[Extracted data entries]
****************************************

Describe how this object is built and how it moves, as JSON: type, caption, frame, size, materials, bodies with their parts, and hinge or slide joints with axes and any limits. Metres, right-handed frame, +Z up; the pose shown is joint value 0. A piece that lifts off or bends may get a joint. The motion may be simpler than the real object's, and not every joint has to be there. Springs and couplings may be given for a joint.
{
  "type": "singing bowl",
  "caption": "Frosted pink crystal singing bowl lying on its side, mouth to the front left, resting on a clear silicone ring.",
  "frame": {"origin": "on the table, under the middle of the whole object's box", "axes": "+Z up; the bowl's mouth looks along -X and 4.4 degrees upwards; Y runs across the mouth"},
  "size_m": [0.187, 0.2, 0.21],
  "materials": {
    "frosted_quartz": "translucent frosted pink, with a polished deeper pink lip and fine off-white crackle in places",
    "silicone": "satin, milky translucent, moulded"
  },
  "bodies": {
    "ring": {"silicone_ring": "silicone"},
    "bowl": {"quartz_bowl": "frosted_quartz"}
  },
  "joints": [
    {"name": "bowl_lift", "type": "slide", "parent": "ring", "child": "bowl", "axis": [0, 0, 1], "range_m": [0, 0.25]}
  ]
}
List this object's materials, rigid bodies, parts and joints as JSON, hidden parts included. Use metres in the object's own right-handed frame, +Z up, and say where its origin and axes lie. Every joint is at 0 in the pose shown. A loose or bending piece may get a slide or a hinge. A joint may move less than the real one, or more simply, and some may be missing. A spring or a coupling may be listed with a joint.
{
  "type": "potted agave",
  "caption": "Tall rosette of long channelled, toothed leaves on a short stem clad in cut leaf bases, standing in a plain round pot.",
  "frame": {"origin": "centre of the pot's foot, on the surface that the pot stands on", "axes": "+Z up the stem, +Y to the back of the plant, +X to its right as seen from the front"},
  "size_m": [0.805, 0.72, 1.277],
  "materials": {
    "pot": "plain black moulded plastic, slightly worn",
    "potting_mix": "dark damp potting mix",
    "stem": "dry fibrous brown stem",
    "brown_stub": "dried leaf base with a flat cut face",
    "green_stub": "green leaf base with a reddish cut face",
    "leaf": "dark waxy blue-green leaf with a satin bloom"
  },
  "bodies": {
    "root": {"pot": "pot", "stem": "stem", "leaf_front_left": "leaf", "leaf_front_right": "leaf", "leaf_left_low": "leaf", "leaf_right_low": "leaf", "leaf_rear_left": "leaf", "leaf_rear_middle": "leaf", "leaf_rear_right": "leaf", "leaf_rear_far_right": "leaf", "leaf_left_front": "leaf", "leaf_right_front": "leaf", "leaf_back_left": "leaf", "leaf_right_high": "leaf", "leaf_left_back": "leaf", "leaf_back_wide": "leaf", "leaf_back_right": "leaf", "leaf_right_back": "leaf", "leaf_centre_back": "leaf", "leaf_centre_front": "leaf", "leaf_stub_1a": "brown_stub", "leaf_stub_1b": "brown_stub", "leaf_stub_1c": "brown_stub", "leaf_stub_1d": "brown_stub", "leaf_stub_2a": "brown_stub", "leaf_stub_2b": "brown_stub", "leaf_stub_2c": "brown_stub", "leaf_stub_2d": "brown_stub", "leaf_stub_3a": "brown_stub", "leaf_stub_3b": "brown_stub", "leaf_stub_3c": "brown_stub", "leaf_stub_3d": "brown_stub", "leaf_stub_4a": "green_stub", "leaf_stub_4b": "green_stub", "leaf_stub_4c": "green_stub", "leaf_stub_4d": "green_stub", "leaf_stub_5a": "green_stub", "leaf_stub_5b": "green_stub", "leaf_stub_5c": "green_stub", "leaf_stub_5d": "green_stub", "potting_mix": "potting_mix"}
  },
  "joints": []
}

****************************************

[Aim of the task]
Output an exact copy of each record.

[Response for this exercise]
Describe how this object is built and how it moves, as JSON: type, caption, frame, size, materials, bodies with their parts, and hinge or slide joints with axes and any limits. Metres, right-handed frame, +Z up; the pose shown is joint value 0. A piece that lifts off or bends may get a joint. The motion may be simpler than the real object's, and not every joint has to be there. Springs and couplings may be given for a joint.
{
  "type": "singing bowl",
  "caption": "Frosted pink crystal singing bowl lying on its side, mouth to the front left, resting on a clear silicone ring.",
  "frame": {"origin": "on the table, under the middle of the whole object's box", "axes": "+Z up; the bowl's mouth looks along -X and 4.4 degrees upwards; Y runs across the mouth"},
  "size_m": [0.187, 0.2, 0.21],
  "materials": {
    "frosted_quartz": "translucent frosted pink, with a polished deeper pink lip and fine off-white crackle in places",
    "silicone": "satin, milky translucent, moulded"
  },
  "bodies": {
    "ring": {"silicone_ring": "silicone"},
    "bowl": {"quartz_bowl": "frosted_quartz"}
  },
  "joints": [
    {"name": "bowl_lift", "type": "slide", "parent": "ring", "child": "bowl", "axis": [0, 0, 1], "range_m": [0, 0.25]}
  ]
}
List this object's materials, rigid bodies, parts and joints as JSON, hidden parts included. Use metres in the object's own right-handed frame, +Z up, and say where its origin and axes lie. Every joint is at 0 in the pose shown. A loose or bending piece may get a slide or a hinge. A joint may move less than the real one, or more simply, and some may be missing. A spring or a coupling may be listed with a joint.
{
  "type": "potted agave",
  "caption": "Tall rosette of long channelled, toothed leaves on a short stem clad in cut leaf bases, standing in a plain round pot.",
  "frame": {"origin": "centre of the pot's foot, on the surface that the pot stands on", "axes": "+Z up the stem, +Y to the back of the plant, +X to its right as seen from the front"},
  "size_m": [0.805, 0.72, 1.277],
  "materials": {
    "pot": "plain black moulded plastic, slightly worn",
    "potting_mix": "dark damp potting mix",
    "stem": "dry fibrous brown stem",
    "brown_stub": "dried leaf base with a flat cut face",
    "green_stub": "green leaf base with a reddish cut face",
    "leaf": "dark waxy blue-green leaf with a satin bloom"
  },
  "bodies": {
    "root": {"pot": "pot", "stem": "stem", "leaf_front_left": "leaf", "leaf_front_right": "leaf", "leaf_left_low": "leaf", "leaf_right_low": "leaf", "leaf_rear_left": "leaf", "leaf_rear_middle": "leaf", "leaf_rear_right": "leaf", "leaf_rear_far_right": "leaf", "leaf_left_front": "leaf", "leaf_right_front": "leaf", "leaf_back_left": "leaf", "leaf_right_high": "leaf", "leaf_left_back": "leaf", "leaf_back_wide": "leaf", "leaf_back_right": "leaf", "leaf_right_back": "leaf", "leaf_centre_back": "leaf", "leaf_centre_front": "leaf", "leaf_stub_1a": "brown_stub", "leaf_stub_1b": "brown_stub", "leaf_stub_1c": "brown_stub", "leaf_stub_1d": "brown_stub", "leaf_stub_2a": "brown_stub", "leaf_stub_2b": "brown_stub", "leaf_stub_2c": "brown_stub", "leaf_stub_2d": "brown_stub", "leaf_stub_3a": "brown_stub", "leaf_stub_3b": "brown_stub", "leaf_stub_3c": "brown_stub", "leaf_stub_3d": "brown_stub", "leaf_stub_4a": "green_stub", "leaf_stub_4b": "green_stub", "leaf_stub_4c": "green_stub", "leaf_stub_4d": "green_stub", "leaf_stub_5a": "green_stub", "leaf_stub_5b": "green_stub", "leaf_stub_5c": "green_stub", "leaf_stub_5d": "green_stub", "potting_mix": "potting_mix"}
  },
  "joints": []
}